Rows from a 3D modeling dataset:
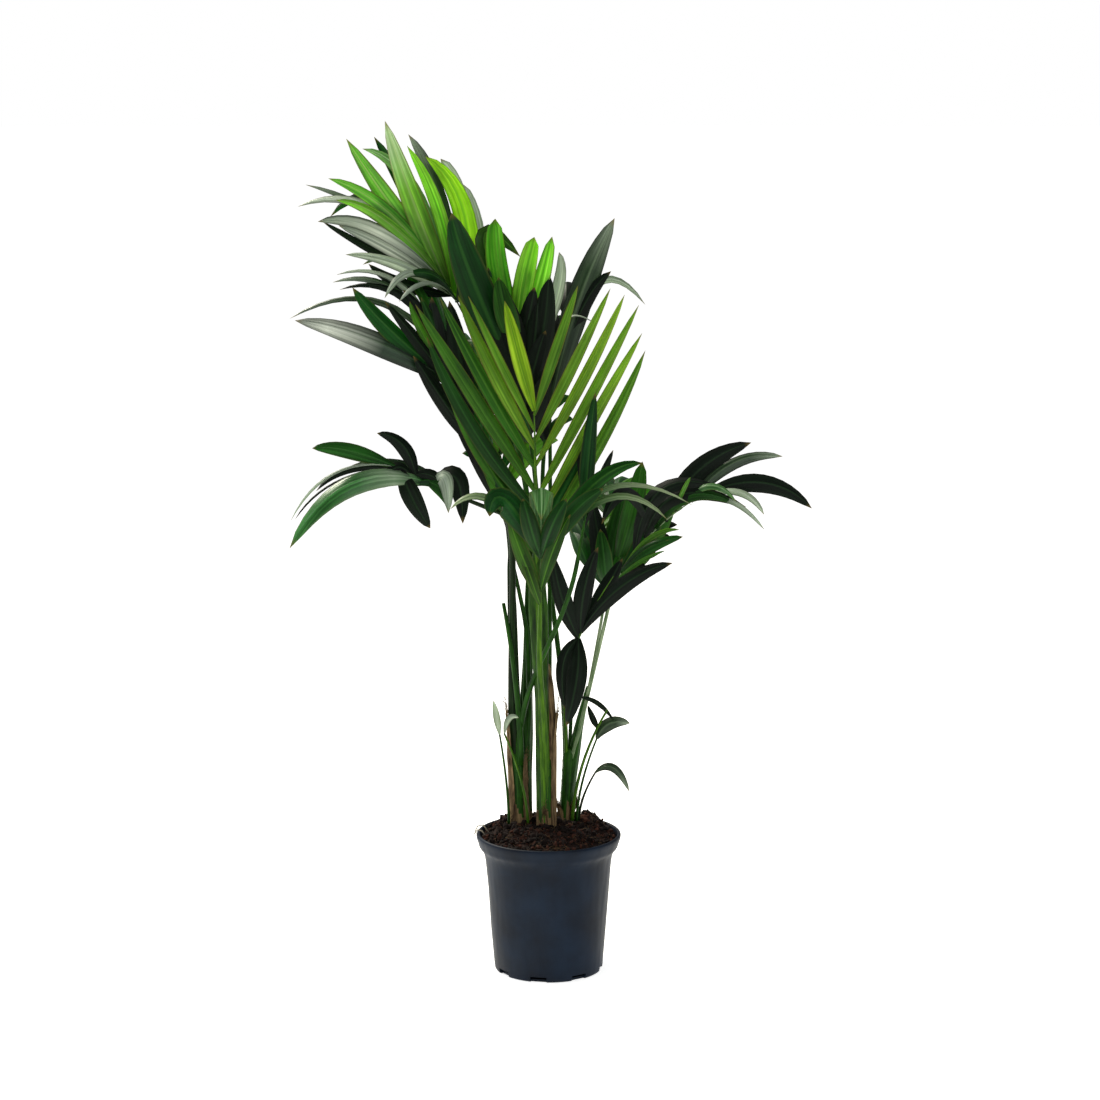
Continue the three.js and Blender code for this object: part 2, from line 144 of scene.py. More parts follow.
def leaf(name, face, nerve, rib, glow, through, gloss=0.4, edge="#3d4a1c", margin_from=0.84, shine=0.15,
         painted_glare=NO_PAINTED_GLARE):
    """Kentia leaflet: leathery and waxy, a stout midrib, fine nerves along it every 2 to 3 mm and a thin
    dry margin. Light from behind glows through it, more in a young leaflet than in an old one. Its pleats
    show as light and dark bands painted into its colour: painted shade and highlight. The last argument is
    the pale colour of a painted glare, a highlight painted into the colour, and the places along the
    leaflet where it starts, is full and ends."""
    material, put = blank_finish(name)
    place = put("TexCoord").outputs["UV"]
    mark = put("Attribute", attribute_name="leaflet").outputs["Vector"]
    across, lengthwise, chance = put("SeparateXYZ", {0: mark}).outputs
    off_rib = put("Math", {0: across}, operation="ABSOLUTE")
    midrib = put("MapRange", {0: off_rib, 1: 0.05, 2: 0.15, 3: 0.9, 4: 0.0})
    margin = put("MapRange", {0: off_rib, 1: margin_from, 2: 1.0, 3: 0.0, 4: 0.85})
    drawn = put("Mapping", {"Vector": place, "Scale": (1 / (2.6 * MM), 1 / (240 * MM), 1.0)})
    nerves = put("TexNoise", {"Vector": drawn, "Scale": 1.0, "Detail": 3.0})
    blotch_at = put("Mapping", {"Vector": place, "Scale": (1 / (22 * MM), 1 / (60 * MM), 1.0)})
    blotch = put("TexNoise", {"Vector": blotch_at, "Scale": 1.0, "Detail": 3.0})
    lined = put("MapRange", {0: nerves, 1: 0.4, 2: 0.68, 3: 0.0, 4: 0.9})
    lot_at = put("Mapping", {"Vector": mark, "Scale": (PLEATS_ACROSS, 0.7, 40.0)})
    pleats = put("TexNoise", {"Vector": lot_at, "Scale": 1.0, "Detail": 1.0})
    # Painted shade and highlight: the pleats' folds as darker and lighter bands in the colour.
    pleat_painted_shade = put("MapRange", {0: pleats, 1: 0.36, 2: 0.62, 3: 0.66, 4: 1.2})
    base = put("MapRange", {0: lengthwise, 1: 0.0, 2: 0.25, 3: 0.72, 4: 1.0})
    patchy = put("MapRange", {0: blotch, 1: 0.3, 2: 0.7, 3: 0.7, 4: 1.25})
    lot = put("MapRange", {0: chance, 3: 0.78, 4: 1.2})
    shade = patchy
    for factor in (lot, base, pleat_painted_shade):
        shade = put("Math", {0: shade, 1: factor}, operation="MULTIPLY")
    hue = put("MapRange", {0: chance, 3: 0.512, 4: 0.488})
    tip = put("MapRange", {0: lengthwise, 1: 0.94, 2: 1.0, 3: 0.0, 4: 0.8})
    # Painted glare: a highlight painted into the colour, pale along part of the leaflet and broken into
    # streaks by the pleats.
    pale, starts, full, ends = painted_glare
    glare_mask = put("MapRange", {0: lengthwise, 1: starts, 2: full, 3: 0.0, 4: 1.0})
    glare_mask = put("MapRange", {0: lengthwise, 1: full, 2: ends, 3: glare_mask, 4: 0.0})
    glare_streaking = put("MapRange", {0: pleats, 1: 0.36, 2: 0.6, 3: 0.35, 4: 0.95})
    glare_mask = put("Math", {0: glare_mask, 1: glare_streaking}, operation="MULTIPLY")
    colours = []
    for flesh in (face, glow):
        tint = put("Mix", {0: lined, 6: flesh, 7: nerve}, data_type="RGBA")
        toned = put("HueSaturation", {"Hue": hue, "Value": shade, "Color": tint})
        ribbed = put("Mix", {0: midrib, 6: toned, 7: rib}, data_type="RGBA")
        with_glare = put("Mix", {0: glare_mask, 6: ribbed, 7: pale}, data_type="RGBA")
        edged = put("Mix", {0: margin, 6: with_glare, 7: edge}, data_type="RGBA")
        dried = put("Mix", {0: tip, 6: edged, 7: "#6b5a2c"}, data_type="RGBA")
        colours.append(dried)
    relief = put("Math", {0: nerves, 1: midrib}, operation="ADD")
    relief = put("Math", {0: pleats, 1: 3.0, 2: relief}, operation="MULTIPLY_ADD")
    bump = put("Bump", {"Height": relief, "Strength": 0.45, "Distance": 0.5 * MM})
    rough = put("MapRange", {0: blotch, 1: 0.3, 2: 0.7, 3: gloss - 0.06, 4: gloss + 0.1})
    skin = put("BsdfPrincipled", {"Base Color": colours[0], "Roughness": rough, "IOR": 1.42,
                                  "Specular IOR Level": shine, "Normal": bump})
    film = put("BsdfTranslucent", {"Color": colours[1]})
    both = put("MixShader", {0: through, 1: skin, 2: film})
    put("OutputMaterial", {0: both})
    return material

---

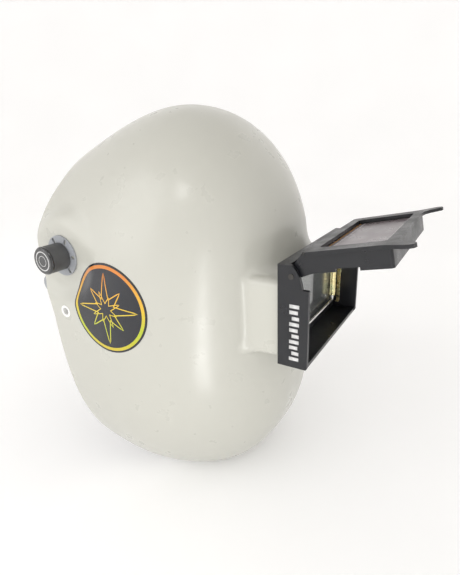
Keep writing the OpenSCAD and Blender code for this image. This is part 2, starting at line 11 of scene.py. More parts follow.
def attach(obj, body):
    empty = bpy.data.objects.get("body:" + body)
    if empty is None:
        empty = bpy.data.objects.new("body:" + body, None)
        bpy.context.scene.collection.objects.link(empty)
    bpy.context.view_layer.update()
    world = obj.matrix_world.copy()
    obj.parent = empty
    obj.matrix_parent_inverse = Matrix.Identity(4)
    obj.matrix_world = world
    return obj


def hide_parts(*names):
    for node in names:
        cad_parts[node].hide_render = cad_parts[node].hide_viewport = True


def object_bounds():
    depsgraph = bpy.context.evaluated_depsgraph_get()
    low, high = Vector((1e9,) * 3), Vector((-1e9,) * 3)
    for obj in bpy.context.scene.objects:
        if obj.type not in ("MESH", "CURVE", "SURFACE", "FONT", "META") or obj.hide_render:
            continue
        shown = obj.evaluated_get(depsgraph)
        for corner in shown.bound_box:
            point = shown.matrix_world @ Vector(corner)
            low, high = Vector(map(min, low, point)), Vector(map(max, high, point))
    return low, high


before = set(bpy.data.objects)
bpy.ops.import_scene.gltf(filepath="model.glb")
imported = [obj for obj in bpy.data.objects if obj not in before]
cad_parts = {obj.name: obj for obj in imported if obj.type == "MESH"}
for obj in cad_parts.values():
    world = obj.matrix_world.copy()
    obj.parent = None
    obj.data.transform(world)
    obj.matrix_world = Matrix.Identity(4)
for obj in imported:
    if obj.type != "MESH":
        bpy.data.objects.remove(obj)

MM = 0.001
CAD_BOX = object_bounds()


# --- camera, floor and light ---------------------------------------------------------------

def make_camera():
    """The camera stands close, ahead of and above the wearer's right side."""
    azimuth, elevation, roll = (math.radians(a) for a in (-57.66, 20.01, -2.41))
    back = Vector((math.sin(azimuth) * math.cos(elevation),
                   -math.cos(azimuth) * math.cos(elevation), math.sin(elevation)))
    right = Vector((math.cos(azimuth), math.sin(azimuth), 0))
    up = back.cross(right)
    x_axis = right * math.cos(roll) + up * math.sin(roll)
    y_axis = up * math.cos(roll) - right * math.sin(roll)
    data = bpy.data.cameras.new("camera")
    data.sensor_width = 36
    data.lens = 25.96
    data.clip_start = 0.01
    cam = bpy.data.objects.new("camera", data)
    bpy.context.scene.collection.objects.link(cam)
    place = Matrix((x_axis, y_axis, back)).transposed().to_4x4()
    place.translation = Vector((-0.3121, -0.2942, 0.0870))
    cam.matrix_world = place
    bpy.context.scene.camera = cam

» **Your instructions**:
Above are records; repeat only the lines starting at the line with "Keep writing the" and ending at the line with "if empty is", exactly as they appear, both included.

» **Solution to the problem**:
Keep writing the OpenSCAD and Blender code for this image. This is part 2, starting at line 11 of scene.py. More parts follow.
def attach(obj, body):
    empty = bpy.data.objects.get("body:" + body)
    if empty is None:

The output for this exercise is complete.